Можно спорить о том, оправдывает ли художественный результат все эти гадости, которые декаденты щедро проделывают с собой и окружающими. Но декаданс ― неизбежный этап на пути большого искусства, упадок перед новым возрождением, распад перед рывком, и добросовестно пройти его, пожалуй, душеполезней, чем избегнуть.

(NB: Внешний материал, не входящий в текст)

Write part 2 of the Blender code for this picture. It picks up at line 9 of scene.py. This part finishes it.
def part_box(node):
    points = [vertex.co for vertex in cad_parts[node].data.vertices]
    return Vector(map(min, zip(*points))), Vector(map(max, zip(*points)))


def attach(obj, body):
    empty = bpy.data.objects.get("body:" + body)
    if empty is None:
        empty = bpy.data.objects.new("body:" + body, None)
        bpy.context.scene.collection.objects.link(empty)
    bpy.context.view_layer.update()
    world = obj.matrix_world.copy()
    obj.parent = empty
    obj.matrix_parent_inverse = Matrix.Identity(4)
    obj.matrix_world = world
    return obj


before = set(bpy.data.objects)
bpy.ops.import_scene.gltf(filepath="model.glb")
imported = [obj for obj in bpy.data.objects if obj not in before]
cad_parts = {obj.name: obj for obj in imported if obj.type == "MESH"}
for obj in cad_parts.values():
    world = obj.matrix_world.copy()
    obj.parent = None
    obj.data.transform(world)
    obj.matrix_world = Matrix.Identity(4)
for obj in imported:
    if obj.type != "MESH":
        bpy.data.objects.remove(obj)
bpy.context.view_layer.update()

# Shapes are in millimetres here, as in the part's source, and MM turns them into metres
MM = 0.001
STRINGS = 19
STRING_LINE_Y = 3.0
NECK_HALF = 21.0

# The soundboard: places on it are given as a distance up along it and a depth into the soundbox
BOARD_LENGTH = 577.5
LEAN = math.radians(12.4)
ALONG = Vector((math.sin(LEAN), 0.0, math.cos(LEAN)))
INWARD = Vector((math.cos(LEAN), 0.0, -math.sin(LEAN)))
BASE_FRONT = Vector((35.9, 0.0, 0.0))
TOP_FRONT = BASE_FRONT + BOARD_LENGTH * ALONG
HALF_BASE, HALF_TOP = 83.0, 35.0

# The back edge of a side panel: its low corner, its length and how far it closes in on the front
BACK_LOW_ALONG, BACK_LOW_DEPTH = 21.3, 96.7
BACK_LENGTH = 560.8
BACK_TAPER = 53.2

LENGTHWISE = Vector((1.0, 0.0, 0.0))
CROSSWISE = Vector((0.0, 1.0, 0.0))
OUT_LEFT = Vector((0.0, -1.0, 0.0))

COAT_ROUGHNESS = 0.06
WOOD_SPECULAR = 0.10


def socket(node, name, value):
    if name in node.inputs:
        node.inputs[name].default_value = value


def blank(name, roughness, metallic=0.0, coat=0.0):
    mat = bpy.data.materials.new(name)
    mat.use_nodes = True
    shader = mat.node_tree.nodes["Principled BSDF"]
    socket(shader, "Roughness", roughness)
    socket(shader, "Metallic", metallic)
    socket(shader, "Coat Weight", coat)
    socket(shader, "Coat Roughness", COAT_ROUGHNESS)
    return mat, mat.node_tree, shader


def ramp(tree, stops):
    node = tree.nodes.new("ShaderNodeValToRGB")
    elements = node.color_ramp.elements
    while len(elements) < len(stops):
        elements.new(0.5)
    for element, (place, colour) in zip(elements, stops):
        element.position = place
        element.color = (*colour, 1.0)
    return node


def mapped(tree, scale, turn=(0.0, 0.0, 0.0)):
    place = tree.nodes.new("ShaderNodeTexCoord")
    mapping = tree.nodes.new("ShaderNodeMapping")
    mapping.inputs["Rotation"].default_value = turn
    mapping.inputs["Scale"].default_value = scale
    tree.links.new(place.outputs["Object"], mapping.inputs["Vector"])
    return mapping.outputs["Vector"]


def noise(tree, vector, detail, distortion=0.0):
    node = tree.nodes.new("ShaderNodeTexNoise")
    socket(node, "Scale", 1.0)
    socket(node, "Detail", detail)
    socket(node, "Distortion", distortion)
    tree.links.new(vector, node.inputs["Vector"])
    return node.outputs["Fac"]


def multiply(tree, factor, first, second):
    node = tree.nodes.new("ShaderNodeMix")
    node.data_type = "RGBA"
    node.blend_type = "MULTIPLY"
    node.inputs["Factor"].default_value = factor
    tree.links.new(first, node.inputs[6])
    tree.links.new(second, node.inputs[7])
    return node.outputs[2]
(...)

Но вот к какому парадоксу хочу я привлечь ваше внимание. 10 декабря (н. ст.) того же 1821 года у нас в России родился двойник Бодлера. Та же эстетика безобразного, те же описания трущоб и общественных язв, нищеты и разложения; те же бесконечные переиздания и цензурные преследования первой книги («Стихотворения» и «Цветы зла» вышли с разницей в два года), тот же торжественный шестистопный ямб, наполненный обличениями и шокирующими деталями. Оба страдали от приступов черной меланхолии и, страшно сказать, даже лечились от нее одинаково. Сравните «Душу вина» Бодлера ― и ее почти дословное повторение: «Не водись-ка на свете вина ― тошен был бы мне свет, и пожалуй ― силен Сатана! ― натворил бы я бед»…
В сопоставлении Бодлера и Некрасова, которого читатель уже узнал, разумеется, нет сенсации: французский критик Шарль Корбе в монографии о Некрасове ставил его выше Бодлера и отмечал удивительные параллели. Парадокс в том, что, где у Бодлера упоение падением, счастливое разложение, погрязание в пороке и мерзости, там у Некрасова больная совесть и мучительное моральное возрождение; где у Бодлера бегство от презренной реальности ― у Некрасова пафос борьбы; наконец, где у Бодлера омерзение к толпе ― у Некрасова, поверх того же омерзения к черни, страстная любовь к народу и вера в него. И художественные открытия Некрасова не менее масштабны, а эмоциональный диапазон много шире, ибо есть в его спектре и умиление, и сострадание, и гордость. Бодлер, повторим, гений, но ему не написать ни «Пророка», ни «Декабристок», ни «Рыцаря на час».